--- Problem to solve ---
Copy exactly the lines of the records below, and only those lines, beginning with the line that contains "on two sides" and ending with the line that contains "obj.data.transform(obj.matrix_world)".

* * *

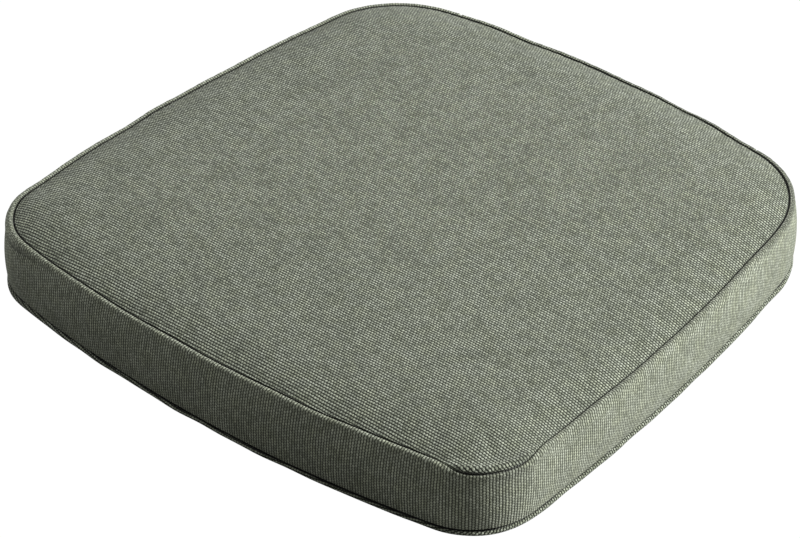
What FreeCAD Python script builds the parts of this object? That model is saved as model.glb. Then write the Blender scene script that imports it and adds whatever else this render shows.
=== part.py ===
"""Boxed chair seat pad: zipped woven cover over a lined foam and wadding filling.

Frame: millimetres, +Z up, X across the pad, front edge towards -Y, back edge towards +Y.
The origin is the middle of the flat underside.  Plies stack inwards from the outside of
the band; "inset" is the distance inwards from that outside face.
"""
import FreeCAD
import Part

import math
import os

import Sketcher

DOC = FreeCAD.newDocument("SeatPad")
SHEET = DOC.addObject("Spreadsheet::Sheet", "Sizes")

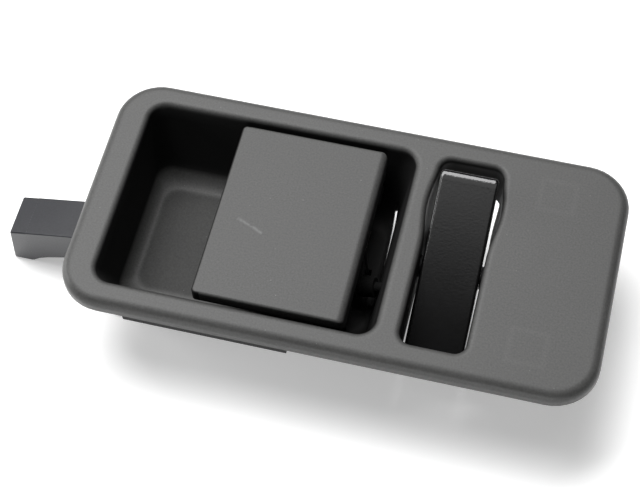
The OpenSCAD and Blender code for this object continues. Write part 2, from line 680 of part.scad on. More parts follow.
module detent_screw() color("silver")
    translate([detent_x, detent_y, detent_z]) mirror([0, 0, 1]) pan_screw(detent_screw_r, 3.8, 1.9, 1.1);

module threaded_inserts() color("goldenrod") at_inserts() difference() {
    union() {
        cylinder(r = insert_r, h = 7.8);
        translate([0, 0, -0.4]) cylinder(r = insert_r + 0.6, h = 0.4);
    }
    translate([0, 0, -1]) cylinder(r = insert_bore_r, h = 10);
}

// Spring steel clip over each tower, with a barbed leaf on two sides
module tower_clips() color("slategray") at_towers() {
    half = tower_w / 2 + 0.1;
    low = -clip_t - 0.1;
    block([-half - clip_t, -clip_half, low], [half + clip_t, clip_half, -0.1]);
    for (t = [0, 1]) mirror([t, 0, 0]) {
        block([half, -clip_half, low], [half + clip_t, clip_half, 10]);
        translate([half, 0, 2]) rotate([0, 22, 0]) block([0, -clip_half + 1, 0], [clip_t, clip_half - 1, 9]);
    }
}

bezel();
paddle_cap();
paddle_core();
paddle_screws();
hinge_pin();
hinge_clip();
hinge_washers();
paddle_spring();
stop_bumper();
crank_pin();
crank_roller();
release_bar();
bar_end_cap();
carrier();
carrier_screws();
rocker();
lock_lever();
lock_rod_clip();
rocker_pin();
rocker_pin_clip();
rocker_washers();
detent_spring();
detent_screw();
threaded_inserts();
tower_clips();
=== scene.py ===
import json
import math

import bmesh
import bpy
from mathutils import Matrix, Vector


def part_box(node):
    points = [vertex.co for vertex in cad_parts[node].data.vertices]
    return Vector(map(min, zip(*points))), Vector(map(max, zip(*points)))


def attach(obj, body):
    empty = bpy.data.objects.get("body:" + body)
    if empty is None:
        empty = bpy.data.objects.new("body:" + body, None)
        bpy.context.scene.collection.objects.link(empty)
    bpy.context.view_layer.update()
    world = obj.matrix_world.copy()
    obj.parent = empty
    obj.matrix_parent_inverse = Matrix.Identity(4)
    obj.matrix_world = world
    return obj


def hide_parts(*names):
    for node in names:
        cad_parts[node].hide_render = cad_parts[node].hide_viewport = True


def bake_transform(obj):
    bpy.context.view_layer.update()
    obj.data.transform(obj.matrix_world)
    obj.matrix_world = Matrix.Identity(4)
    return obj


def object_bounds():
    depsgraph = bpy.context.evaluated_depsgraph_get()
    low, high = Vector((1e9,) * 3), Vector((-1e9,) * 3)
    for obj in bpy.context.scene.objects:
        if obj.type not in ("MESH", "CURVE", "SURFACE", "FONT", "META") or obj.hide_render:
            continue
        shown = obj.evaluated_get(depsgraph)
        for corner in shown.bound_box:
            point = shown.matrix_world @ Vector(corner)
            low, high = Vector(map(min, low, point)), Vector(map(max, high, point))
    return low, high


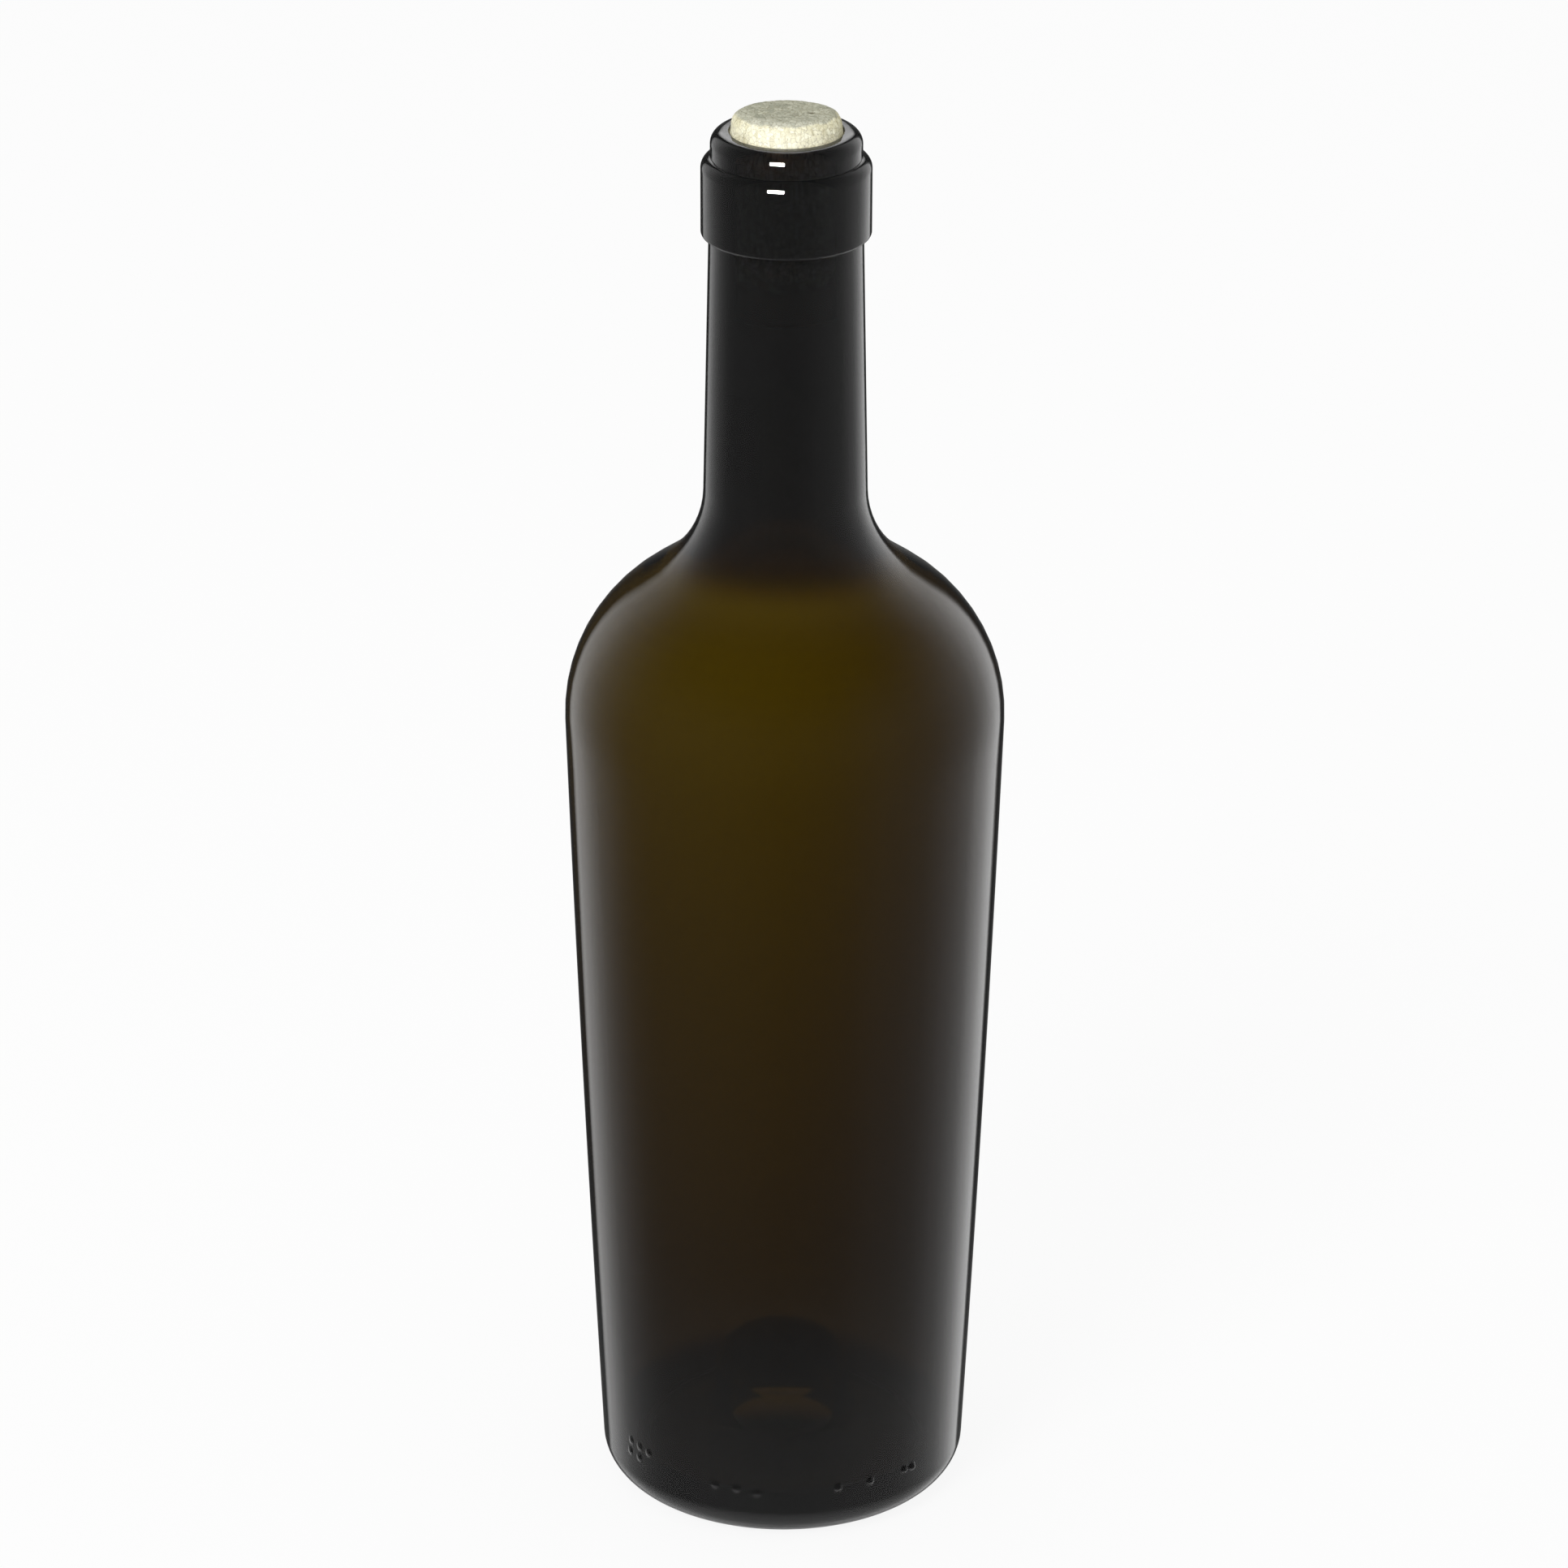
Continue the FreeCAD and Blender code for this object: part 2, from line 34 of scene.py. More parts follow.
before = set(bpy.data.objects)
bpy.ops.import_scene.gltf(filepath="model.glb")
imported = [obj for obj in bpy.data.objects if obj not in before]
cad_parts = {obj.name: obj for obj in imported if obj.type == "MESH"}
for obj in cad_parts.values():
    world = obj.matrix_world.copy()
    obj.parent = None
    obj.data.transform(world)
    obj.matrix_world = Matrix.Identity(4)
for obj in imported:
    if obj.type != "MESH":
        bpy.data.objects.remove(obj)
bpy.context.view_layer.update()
MM = 0.001
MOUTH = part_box("bottle")[1].z / MM       # level of the top of the glass
CORK_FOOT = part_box("cork")[0].z / MM


# ----------------------------------------------------------------- outline tools
def toward(start, end, distance):
    """Point at a distance from start on the way to end."""
    span = math.dist(start, end)
    return tuple(a + (b - a) * distance / span for a, b in zip(start, end))


def touching_line(centre_a, reach_a, centre_b, reach_b, turn):
    """Ends of the line at centre + reach * normal from both of two centres."""
    run, rise = centre_b[0] - centre_a[0], centre_b[1] - centre_a[1]
    angle = math.atan2(rise, run) + turn * math.acos((reach_a - reach_b) / math.hypot(run, rise))
    across, up = math.cos(angle), math.sin(angle)
    return (
        (centre_a[0] + reach_a * across, centre_a[1] + reach_a * up),
        (centre_b[0] + reach_b * across, centre_b[1] + reach_b * up),
    )


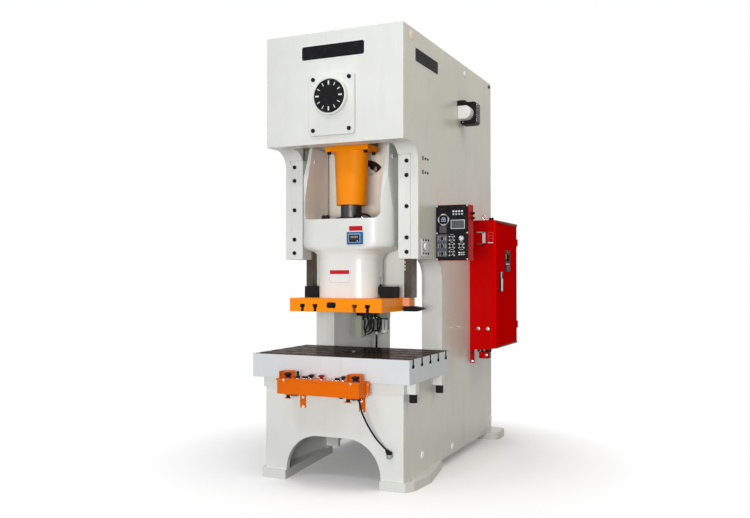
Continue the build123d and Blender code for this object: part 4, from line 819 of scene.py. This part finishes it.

* * *

--- Response ---
// Spring steel clip over each tower, with a barbed leaf on two sides
module tower_clips() color("slategray") at_towers() {
    half = tower_w / 2 + 0.1;
    low = -clip_t - 0.1;
    block([-half - clip_t, -clip_half, low], [half + clip_t, clip_half, -0.1]);
    for (t = [0, 1]) mirror([t, 0, 0]) {
        block([half, -clip_half, low], [half + clip_t, clip_half, 10]);
        translate([half, 0, 2]) rotate([0, 22, 0]) block([0, -clip_half + 1, 0], [clip_t, clip_half - 1, 9]);
    }
}

bezel();
paddle_cap();
paddle_core();
paddle_screws();
hinge_pin();
hinge_clip();
hinge_washers();
paddle_spring();
stop_bumper();
crank_pin();
crank_roller();
release_bar();
bar_end_cap();
carrier();
carrier_screws();
rocker();
lock_lever();
lock_rod_clip();
rocker_pin();
rocker_pin_clip();
rocker_washers();
detent_spring();
detent_screw();
threaded_inserts();
tower_clips();
=== scene.py ===
import json
import math

import bmesh
import bpy
from mathutils import Matrix, Vector


def part_box(node):
    points = [vertex.co for vertex in cad_parts[node].data.vertices]
    return Vector(map(min, zip(*points))), Vector(map(max, zip(*points)))


def attach(obj, body):
    empty = bpy.data.objects.get("body:" + body)
    if empty is None:
        empty = bpy.data.objects.new("body:" + body, None)
        bpy.context.scene.collection.objects.link(empty)
    bpy.context.view_layer.update()
    world = obj.matrix_world.copy()
    obj.parent = empty
    obj.matrix_parent_inverse = Matrix.Identity(4)
    obj.matrix_world = world
    return obj


def hide_parts(*names):
    for node in names:
        cad_parts[node].hide_render = cad_parts[node].hide_viewport = True


def bake_transform(obj):
    bpy.context.view_layer.update()
    obj.data.transform(obj.matrix_world)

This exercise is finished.